Lying to Congress under oath constitutes the crime of perjury. Refusing to cooperate with Congress or a court in an official inquiry could constitute the crime of obstruction of justice. In the case of Syria, neither of these crimes are implicated. Instead, Congress would have to introduce a resolution holding Obama in contempt of Congress which is certainly a “high crime.” Unlike Fast and Furious or the IRS situation where Obama is somewhat insulated from the actions of people in his administration, there is no insulation from his actions as Commander-in-Chief. He cannot hide behind the coat tails of generals or the Secretary of State and Defense, especially since he is using that title to justify his actions in the first pace.

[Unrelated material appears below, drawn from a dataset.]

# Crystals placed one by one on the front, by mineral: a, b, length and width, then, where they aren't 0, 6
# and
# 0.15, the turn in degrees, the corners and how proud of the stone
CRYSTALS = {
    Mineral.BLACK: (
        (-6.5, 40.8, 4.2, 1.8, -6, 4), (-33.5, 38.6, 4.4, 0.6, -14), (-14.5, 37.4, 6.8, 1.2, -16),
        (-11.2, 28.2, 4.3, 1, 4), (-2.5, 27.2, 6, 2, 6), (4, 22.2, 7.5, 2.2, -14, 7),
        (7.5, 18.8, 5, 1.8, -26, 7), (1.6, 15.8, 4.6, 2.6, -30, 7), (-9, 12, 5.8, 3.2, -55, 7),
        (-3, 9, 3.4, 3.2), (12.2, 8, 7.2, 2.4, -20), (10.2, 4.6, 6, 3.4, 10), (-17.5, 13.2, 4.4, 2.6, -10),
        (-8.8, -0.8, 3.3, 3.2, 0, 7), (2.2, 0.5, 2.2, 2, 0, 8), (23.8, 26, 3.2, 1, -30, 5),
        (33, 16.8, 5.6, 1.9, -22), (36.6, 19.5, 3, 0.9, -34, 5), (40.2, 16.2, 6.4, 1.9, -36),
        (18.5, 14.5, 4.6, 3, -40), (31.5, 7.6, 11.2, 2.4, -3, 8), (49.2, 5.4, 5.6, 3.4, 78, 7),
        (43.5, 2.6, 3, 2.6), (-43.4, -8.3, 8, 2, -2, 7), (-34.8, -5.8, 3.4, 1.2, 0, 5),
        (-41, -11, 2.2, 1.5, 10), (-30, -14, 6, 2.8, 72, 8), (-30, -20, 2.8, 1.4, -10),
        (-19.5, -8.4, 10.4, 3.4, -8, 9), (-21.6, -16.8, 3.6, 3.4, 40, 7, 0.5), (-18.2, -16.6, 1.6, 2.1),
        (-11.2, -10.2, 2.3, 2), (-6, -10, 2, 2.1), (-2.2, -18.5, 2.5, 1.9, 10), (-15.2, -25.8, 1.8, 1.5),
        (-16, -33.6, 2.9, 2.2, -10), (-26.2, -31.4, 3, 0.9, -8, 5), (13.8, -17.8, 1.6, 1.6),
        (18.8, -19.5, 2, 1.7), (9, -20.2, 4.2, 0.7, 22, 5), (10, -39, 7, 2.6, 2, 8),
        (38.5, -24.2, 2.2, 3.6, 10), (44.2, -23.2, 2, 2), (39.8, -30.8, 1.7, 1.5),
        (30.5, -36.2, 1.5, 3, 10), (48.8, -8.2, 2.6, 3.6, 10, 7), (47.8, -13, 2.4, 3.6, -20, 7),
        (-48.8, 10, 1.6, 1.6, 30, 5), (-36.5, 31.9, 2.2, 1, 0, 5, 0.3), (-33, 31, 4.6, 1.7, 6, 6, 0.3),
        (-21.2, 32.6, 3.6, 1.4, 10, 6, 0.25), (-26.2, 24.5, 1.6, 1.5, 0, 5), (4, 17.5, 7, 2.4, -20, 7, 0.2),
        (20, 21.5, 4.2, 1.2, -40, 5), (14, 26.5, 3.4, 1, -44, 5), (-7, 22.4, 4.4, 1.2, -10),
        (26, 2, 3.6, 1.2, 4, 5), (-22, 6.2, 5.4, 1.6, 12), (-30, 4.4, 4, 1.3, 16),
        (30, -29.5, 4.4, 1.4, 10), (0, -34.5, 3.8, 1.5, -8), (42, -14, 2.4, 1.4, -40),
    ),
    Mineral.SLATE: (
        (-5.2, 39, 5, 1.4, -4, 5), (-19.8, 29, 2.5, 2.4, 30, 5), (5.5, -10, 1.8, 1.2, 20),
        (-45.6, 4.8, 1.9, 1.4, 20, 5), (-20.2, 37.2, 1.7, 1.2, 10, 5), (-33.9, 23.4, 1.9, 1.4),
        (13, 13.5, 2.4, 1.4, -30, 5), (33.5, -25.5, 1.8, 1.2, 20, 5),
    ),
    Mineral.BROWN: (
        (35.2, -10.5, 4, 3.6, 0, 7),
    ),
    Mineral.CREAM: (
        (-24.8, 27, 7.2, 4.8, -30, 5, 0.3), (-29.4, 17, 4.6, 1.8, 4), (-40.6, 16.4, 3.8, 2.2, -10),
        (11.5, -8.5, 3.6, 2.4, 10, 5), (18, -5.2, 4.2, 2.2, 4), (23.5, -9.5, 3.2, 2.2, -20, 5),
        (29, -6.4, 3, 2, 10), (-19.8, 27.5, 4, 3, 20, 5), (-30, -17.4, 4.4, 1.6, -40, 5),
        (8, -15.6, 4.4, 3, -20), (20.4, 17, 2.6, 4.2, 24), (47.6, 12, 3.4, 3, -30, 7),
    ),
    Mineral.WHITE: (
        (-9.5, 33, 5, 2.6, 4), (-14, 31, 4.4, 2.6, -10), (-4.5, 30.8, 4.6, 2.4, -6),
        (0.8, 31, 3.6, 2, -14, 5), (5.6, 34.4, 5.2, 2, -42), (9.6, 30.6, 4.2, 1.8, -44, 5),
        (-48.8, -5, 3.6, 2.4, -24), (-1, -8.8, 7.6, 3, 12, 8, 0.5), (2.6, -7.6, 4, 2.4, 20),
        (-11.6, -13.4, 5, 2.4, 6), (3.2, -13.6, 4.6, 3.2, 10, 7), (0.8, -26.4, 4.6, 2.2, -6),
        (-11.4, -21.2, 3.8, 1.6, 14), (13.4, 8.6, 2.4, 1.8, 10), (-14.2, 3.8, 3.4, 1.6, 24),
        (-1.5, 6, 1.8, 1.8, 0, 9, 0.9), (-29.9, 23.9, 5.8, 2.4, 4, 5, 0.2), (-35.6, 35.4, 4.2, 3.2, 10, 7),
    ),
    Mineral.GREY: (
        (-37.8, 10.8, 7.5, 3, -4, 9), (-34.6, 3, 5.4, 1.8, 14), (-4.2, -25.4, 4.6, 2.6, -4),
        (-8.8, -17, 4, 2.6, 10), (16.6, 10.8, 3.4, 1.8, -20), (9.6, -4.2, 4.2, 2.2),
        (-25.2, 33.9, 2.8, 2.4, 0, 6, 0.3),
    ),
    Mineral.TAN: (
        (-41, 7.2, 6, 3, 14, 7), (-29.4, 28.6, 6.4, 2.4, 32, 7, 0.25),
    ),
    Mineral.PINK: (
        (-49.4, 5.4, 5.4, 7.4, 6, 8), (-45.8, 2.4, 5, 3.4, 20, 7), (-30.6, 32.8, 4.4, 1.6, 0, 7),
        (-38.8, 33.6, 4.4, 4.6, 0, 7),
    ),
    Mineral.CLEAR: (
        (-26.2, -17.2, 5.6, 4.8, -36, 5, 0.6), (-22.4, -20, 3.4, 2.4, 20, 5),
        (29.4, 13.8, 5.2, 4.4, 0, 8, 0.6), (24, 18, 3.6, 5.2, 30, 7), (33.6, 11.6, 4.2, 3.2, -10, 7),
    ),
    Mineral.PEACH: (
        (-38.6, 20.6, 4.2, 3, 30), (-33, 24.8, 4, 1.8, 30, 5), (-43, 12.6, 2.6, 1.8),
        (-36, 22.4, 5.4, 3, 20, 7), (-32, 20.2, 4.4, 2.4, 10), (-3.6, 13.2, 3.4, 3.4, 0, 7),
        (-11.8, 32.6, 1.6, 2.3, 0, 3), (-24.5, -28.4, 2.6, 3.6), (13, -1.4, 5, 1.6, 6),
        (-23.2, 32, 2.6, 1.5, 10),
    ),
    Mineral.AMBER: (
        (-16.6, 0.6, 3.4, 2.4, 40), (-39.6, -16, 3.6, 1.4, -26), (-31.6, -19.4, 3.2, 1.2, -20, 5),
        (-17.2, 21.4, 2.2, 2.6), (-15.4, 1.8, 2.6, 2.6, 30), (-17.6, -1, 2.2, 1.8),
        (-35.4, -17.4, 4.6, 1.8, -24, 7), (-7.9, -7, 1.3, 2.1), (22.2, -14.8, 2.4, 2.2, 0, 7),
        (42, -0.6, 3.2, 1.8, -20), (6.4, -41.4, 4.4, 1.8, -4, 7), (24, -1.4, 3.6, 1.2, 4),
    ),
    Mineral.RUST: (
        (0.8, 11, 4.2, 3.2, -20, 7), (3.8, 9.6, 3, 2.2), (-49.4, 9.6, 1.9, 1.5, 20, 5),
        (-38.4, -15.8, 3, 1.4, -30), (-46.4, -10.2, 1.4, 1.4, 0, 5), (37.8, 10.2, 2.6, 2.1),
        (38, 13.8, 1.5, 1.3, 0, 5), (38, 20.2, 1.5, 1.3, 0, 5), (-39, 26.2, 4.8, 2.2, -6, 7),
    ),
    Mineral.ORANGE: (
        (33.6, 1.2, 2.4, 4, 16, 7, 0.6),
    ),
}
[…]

In the practical sense, this doesn’t mean this will actually happen. It is one thing for Democrats to cross the aisle and agree with Republicans in refusing the use of force in Syria and quite another to expect those same Democrats to vote to impeach Obama for defying that Congressional mandate. Those Democrats voting “NO” on military force would also vote “NO” on impeachment, although it would certainly be hypocritical. What would be the purpose of voting “NO” on military authorization and then refusing to hold that President accountable for violating that congressional mandate? Of course, that is the political calculation, not the legal, constitutional one.
To conclude, if Congress votes down a resolution authorizing military force in Syria and if Obama nevertheless follows through with military force, he would have to be held in contempt of Congress first, and then impeachment proceedings could potentially be initiated. Ironically, the case for impeachment against Obama would be light years more justified than any reason proffered in the case of George W. Bush.